--- Start of STORED DATA ---

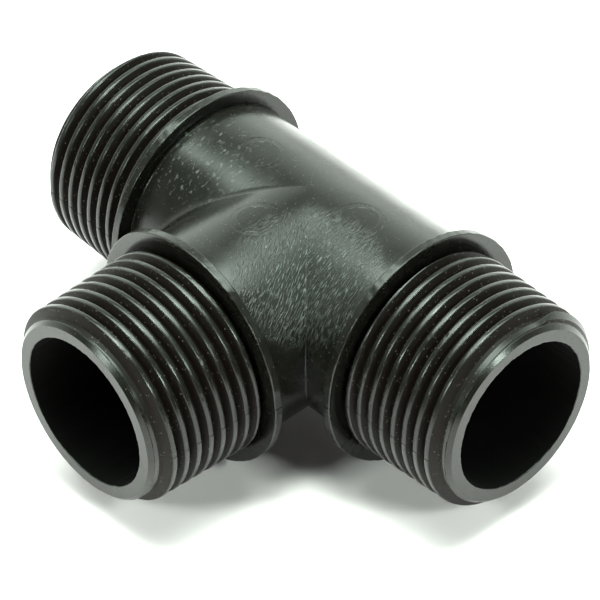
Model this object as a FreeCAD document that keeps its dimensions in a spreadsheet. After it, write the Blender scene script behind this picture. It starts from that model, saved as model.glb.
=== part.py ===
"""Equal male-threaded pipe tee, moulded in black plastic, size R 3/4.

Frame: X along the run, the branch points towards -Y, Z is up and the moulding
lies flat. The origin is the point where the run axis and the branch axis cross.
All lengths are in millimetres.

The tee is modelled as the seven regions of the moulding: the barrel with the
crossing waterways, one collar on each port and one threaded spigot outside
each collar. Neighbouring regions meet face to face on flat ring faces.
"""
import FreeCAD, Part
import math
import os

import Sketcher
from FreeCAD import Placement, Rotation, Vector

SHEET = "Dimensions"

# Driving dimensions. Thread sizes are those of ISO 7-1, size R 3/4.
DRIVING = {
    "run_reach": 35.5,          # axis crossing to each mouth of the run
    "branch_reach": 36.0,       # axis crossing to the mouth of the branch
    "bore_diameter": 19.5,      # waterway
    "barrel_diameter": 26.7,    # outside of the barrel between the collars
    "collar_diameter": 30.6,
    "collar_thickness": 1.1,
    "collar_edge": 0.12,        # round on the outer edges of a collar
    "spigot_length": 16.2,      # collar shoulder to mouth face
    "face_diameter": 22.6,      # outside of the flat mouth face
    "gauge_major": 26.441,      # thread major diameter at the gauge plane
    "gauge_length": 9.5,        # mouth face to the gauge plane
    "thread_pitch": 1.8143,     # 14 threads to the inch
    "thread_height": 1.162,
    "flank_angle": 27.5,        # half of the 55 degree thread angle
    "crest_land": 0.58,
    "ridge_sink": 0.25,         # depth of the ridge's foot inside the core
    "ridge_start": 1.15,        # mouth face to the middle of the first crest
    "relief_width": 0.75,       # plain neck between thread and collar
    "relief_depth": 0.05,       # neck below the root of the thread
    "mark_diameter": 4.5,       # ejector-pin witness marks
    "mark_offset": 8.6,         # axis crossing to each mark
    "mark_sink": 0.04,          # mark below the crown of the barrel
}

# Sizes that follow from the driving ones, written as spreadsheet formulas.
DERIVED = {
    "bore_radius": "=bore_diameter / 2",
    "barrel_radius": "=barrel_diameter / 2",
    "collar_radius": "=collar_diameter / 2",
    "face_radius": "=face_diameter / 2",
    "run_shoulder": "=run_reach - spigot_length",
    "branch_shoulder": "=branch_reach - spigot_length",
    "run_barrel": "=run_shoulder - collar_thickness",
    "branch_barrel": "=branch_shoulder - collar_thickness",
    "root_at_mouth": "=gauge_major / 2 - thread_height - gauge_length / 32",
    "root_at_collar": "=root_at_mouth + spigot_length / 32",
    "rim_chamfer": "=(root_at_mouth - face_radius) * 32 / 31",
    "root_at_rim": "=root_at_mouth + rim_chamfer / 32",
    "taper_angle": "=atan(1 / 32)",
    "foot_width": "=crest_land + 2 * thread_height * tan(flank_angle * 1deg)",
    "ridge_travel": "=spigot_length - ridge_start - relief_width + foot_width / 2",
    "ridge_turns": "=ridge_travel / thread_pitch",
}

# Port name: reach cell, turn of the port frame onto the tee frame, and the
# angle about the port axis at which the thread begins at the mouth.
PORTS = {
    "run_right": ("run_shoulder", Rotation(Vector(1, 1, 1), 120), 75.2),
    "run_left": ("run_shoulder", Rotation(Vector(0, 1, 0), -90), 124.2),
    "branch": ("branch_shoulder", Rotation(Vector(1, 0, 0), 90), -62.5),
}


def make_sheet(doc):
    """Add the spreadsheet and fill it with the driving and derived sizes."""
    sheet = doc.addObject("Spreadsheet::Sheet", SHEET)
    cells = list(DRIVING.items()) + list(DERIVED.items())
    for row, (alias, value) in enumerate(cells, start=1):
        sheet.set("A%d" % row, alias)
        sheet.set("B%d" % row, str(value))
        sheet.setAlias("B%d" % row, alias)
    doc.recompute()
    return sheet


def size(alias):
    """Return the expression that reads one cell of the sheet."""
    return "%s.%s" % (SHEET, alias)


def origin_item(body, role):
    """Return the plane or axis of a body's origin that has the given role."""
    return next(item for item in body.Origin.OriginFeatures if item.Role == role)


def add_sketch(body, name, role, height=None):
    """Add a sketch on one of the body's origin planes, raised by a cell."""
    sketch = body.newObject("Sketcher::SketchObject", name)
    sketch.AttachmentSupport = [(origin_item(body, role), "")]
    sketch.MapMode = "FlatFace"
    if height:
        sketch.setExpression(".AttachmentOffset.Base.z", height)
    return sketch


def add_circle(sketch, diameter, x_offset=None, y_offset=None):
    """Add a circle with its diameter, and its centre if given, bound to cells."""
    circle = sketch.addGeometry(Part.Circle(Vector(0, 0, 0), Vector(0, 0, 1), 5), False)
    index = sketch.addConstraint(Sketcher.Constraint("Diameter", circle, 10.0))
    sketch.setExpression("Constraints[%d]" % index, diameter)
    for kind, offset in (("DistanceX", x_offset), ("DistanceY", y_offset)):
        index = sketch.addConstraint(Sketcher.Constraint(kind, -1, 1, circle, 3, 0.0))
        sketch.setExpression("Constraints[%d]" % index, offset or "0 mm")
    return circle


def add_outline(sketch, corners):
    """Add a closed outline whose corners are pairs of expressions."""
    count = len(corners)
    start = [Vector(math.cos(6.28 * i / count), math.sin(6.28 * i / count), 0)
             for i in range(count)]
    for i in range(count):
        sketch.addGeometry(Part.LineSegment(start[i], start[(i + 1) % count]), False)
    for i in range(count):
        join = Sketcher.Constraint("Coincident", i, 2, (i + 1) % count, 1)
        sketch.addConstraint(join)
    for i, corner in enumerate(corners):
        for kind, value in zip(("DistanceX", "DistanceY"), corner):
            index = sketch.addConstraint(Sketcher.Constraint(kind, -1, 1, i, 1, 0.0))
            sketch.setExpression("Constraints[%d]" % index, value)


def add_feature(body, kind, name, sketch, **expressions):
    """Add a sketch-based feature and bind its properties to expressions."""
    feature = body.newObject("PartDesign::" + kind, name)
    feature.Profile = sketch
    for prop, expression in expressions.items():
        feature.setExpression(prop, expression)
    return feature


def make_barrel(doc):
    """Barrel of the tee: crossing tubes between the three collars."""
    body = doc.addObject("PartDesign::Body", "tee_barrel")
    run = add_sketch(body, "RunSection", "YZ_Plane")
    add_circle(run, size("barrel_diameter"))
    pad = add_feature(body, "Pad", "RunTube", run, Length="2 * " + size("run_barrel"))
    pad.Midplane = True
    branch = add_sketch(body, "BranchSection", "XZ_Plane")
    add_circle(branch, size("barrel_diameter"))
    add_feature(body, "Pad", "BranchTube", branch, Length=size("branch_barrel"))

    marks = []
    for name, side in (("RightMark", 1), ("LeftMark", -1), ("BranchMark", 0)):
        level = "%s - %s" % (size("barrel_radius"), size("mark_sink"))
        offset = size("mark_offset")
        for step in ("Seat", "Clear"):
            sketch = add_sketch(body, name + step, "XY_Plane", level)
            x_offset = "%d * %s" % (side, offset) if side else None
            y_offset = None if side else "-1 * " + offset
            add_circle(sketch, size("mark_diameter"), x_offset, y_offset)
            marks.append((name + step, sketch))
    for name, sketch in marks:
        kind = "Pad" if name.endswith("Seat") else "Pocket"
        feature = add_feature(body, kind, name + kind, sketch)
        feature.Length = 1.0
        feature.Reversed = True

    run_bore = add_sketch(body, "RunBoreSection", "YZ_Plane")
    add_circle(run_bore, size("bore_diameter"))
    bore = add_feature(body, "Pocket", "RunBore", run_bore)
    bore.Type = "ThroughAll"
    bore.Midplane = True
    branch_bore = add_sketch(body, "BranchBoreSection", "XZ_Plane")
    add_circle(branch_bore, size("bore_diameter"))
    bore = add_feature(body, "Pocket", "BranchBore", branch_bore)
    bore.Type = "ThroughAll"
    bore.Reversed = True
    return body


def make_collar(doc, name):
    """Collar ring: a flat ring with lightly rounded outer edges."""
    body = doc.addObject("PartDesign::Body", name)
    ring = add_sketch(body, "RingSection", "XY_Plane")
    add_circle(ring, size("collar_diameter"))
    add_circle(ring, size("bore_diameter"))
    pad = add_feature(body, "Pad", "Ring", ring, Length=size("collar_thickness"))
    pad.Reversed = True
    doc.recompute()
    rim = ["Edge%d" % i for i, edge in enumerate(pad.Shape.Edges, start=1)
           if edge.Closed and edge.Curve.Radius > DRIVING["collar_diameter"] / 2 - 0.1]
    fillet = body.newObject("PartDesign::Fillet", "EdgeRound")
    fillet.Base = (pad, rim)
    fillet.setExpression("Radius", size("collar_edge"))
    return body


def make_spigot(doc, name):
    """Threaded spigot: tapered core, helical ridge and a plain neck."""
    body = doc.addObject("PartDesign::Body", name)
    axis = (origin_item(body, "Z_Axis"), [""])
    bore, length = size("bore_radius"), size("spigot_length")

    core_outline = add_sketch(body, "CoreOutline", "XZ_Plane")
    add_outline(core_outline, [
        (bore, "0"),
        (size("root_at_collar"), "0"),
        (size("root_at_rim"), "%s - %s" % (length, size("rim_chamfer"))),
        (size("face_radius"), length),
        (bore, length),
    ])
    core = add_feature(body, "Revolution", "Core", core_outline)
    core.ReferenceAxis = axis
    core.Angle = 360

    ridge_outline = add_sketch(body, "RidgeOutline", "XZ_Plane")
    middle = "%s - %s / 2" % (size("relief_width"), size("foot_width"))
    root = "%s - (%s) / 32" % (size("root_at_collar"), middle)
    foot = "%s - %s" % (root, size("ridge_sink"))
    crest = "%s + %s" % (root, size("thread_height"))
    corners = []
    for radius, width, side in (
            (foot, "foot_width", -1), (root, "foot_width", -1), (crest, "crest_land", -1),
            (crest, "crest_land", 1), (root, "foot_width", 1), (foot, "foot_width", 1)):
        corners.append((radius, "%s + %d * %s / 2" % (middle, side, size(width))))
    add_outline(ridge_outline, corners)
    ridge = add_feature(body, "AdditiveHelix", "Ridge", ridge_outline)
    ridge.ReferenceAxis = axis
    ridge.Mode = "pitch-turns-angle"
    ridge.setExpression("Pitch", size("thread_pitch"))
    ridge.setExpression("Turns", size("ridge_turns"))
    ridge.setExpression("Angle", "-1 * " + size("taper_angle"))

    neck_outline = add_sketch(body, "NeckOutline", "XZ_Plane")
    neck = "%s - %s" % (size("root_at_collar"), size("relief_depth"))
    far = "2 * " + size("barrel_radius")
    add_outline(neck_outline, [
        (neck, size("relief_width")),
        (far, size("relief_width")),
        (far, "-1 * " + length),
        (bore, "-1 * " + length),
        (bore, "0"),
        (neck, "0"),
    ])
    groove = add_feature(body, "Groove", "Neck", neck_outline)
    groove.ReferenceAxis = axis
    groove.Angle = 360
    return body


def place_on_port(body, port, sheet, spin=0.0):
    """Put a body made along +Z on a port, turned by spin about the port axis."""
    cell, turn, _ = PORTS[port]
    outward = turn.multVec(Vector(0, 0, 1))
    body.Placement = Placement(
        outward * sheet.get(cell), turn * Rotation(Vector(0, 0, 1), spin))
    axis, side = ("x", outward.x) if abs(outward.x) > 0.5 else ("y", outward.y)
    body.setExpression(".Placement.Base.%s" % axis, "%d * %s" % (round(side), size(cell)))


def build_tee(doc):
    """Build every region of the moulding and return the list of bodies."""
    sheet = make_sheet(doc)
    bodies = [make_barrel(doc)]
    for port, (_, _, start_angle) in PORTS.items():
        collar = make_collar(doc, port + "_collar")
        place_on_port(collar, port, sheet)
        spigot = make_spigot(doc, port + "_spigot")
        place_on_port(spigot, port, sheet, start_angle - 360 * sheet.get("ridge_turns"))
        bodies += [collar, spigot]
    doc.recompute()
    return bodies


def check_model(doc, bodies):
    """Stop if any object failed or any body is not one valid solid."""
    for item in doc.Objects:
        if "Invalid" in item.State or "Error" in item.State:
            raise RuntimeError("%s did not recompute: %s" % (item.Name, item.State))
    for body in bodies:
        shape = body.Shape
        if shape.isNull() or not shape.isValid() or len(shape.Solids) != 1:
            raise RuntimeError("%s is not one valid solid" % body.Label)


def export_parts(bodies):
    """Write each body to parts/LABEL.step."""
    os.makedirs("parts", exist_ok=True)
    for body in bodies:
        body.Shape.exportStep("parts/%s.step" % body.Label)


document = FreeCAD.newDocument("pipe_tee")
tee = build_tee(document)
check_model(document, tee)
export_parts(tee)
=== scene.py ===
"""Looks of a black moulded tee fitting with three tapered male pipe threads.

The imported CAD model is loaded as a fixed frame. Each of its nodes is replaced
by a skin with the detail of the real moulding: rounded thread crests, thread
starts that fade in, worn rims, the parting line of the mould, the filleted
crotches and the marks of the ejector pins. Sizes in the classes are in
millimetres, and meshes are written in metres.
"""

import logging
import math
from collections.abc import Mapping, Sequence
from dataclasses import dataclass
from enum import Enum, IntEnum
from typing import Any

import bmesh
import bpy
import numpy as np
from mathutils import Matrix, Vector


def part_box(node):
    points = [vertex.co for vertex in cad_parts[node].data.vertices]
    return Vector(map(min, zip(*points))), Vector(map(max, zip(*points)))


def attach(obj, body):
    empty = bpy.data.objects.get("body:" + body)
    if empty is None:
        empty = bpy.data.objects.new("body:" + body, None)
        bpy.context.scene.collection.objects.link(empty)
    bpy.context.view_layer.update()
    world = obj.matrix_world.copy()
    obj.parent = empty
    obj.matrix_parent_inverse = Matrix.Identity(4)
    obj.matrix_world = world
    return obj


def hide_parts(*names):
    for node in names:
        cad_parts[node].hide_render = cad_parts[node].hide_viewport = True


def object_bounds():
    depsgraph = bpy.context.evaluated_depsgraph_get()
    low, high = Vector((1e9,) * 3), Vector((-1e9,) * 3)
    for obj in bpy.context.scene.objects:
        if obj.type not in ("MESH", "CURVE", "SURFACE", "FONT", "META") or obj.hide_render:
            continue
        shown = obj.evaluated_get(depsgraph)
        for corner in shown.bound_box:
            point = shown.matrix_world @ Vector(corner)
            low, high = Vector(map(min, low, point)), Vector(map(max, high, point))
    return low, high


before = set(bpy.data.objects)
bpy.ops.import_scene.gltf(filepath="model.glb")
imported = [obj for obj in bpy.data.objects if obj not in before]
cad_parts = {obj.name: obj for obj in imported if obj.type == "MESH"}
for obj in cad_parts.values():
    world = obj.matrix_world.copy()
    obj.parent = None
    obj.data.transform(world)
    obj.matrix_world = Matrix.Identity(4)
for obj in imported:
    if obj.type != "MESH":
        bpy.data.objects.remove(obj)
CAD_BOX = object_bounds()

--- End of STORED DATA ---

> EXERCISE OBJECTIVE
Say how many lines in the listing above include "points". Give nothing but the number.

> RESPONSE
3